The applicability of this dataset depends on its coverage and representativeness of the full range of films produced throughout history. We evaluate this coverage in two ways: by comparing our dataset against IMDb lists of the 100 most popular movies per decade and against lists of Academy Award-winning films by year, sourced from the Academy Awards official website (Table 4). Coverage is sparse in the earlier decades, with only select years, such as 1931, 1932, 1936, and 1939, represented in the 1930s. However, from the 1950s onward, our dataset includes movies from each year, showing progressive improvement in coverage over the decades.

Table 4 Decadal coverage of the Augmented Amazon X-Ray Dataset for the top-100 most popular movies and Academy Awards.

Although our datasets’ coverage is moderate relative to these benchmarks, this presents a valuable analytical opportunity: the ability to study films that may not be well-remembered or acclaimed as the best of their time. By sampling movies based on production rather than popularity, our dataset mitigates survival bias, providing a more representative selection of films. This broad coverage, combined with the dataset’s unique scene-level breakdown, is a resource not previously available in film studies.

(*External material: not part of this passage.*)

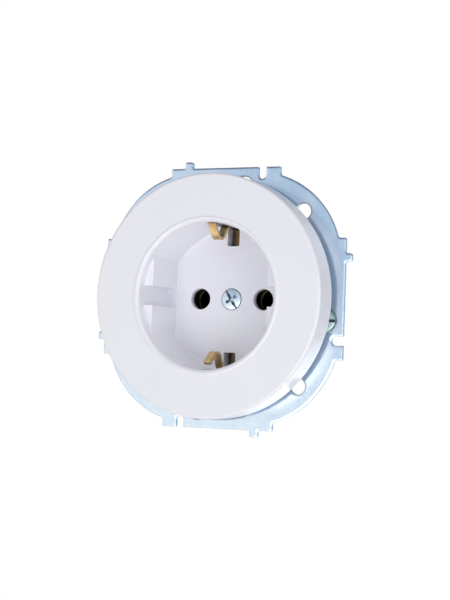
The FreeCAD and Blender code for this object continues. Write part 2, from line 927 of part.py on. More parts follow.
def claw_screw():
    # Turned about its own axis in plain coordinates, then laid along the leaning one.
    front = -claw_head_height
    edge = claw_head_round
    bulge = arc_bulge
    head = claw_head_radius
    groove = clip_groove_start
    tip = claw_screw_length - claw_screw_tip
    screw = turned(
        (0, front),
        [
            (head - edge, front),
            (head - edge * bulge, front + edge * bulge, head, front + edge),
            (head, 0),
            (claw_screw_radius, 0),
            (claw_screw_radius, groove),
            (clip_groove_radius, groove),
            (clip_groove_radius, groove + clip_groove_width),
            (claw_screw_radius, groove + clip_groove_width),
            (claw_screw_radius, tip),
            (claw_screw_tip_radius, tip),
            (claw_screw_tip_radius, claw_screw_length),
            (0, claw_screw_length),
        ],
    )
    half = 0.5 * claw_slot_width
    slot = block(-head, head, front, front + claw_slot_depth, -half, half)
    return one_solid(laid_on_screw(cut(screw, [slot])))


def laid_on_screw(shape):
    laid = shape.copy()
    laid.rotate(origin, Vector(0, 0, 1), claw_tilt)
    laid.translate(claw_seat)
    return laid


def claw_clip():
    # Open retaining ring in the screw's groove, just behind the support ring.
    start = clip_groove_start + 0.5 * (clip_groove_width - clip_thickness)
    end = start + clip_thickness
    hole = cylinder(clip_groove_radius + thread_clearance, start, end)
    half = 0.5 * clip_opening
    opening = block(-half, half, start, end, 0, far)
    ring = cut(cylinder(clip_radius, start, end), [hole, opening])
    return one_solid(laid_on_screw(ring))


def claw():
    # Bent steel plate: toothed outer edge, drawn collar for the thread, two guiding cheeks.
    front = claw_rest
    back = front + claw_thickness
    width = claw_half_width
    foot = screw_block(front, back, -claw_inner, claw_reach, -width, width)
    cheek_end = back + claw_cheek_length
    cheeks = [
        screw_block(front, cheek_end, -claw_inner, claw_cheek_outer, -width, claw_cheek - width),
        screw_block(front, cheek_end, -claw_inner, claw_cheek_outer, width - claw_cheek, width),
    ]
    collar = screw_cylinder(claw_collar_radius, back, back + claw_collar_length)
    body = fused([foot, collar] + cheeks)
    body = body.common(cylinder(claw_reach, 0, far))
    tools = [screw_cylinder(claw_screw_radius + claw_running_clearance, front, cheek_end)]
    pitch = 2.0 * width / claw_teeth
    root = claw_reach - claw_tooth_depth
    for tooth in range(claw_teeth - 1):
        z = claw_seat.z - width + (tooth + 1) * pitch
        tools.append(tooth_gap(z, root))
    return one_solid(cut(body, tools))


def tooth_gap(z, root):
    # Notch between two teeth, pointing at the middle of the socket.
    angle = math.asin(z / claw_reach)
    deep = Vector(root * math.cos(angle), 0, root * math.sin(angle))
    outer = claw_reach + beyond
    middle = Vector(outer * math.cos(angle), 0, outer * math.sin(angle))
    across = Vector(-math.sin(angle), 0, math.cos(angle)) * (0.5 * claw_tooth_gap)
    corners = [deep, middle + across, middle - across, deep]
    return Part.Face(Part.makePolygon(corners)).extrude(Vector(0, far, 0))


def strap_rivet(z):
    return cylinder(strap_rivet_radius, strap_front, base_split, 0, z)


os.makedirs("parts", exist_ok=True)

save("centre_cover", [centre_cover()])
save("cover_screw", [cover_screw()])
save("support_ring", [support_ring()])
save("socket_base_front", [socket_base_front()])
save("socket_base_rear", [socket_base_rear()])
save("earth_strap", [earth_strap()])

right_contact = contact()
save("neutral_contact", [right_contact])
save("line_contact", [half_turn(right_contact)])
right_spring = contact_spring()
save("neutral_contact_spring", [right_spring])
save("line_contact_spring", [half_turn(right_spring)])

screws = []
for name, x, z, direction in terminal_places():
    start = strap_back if name == "earth" else contact_back
    save(name + "_terminal", [terminal_block(x, z, direction, start)])
    screws.append(terminal_screw(x, z, direction))
save("terminal_screws", screws)

save("ring_rivets", [ring_rivet(x, z) for x, z in ring_rivet_places()])
save("assembly_rivets", [assembly_rivet(x, z) for x, z in assembly_rivet_places()])
save("strap_rivets", [strap_rivet(z) for z in (strap_rivet_place, -strap_rivet_place)])

right_screw = claw_screw()
right_clip = claw_clip()
right_claw = claw()
for side, turn in (("right", 0.0), ("left", 180.0)):
    save("claw_screw_" + side, [about_y(right_screw, turn)])
    save("claw_clip_" + side, [about_y(right_clip, turn)])
    save("claw_" + side, [about_y(right_claw, turn)])
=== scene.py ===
import json
import math

import bmesh
import bpy
from mathutils import Matrix, Vector


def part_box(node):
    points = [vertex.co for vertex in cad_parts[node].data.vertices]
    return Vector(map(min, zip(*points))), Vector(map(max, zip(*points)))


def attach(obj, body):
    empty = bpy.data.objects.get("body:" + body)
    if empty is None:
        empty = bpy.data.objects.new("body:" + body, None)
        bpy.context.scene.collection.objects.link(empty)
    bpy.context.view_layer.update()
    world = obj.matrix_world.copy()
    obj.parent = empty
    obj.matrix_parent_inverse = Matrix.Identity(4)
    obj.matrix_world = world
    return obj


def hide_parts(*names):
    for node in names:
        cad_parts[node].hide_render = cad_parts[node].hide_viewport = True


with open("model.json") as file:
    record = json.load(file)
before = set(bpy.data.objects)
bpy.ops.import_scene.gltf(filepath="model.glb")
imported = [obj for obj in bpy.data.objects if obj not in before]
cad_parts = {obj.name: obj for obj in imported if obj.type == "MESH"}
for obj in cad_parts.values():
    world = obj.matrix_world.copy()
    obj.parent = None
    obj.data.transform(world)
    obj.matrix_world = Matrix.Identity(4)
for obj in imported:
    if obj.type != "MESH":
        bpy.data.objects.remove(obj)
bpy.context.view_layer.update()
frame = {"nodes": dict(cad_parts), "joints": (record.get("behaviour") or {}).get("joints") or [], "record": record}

mm = 0.001
weld = 0.001 * mm        # vertices closer than this are one
flatWithin = 0.2         # degrees: faces that meet at less are parts of one plane
toRamp = 0.1             # a ramp runs from 0 to 1, so lengths in mm go into it times this
rolledSamples = 6        # rays that round the shading of an edge

joints = {joint["name"]: joint for joint in frame["joints"]}
bodyOf = {}
for bodyName, members in frame["record"]["behaviour"]["bodies"].items():
    for member in members:
        bodyOf[member] = bodyName
slotOf = {row["node"]: row["material_slot"] for row in frame["record"]["subparts"]}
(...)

To further enhance coverage, especially for recent decades, we plan to implement periodic updates. These updates will involve collecting additional data as it becomes available and refining our collection methods to capture more recent releases. The code for this process is available for others to use as well. Additionally, exploring partnerships with movie databases and production companies could provide better access to recent, high-quality metadata. This proactive approach will help ensure that our dataset remains a dynamic and valuable resource for cultural analysis and film studies.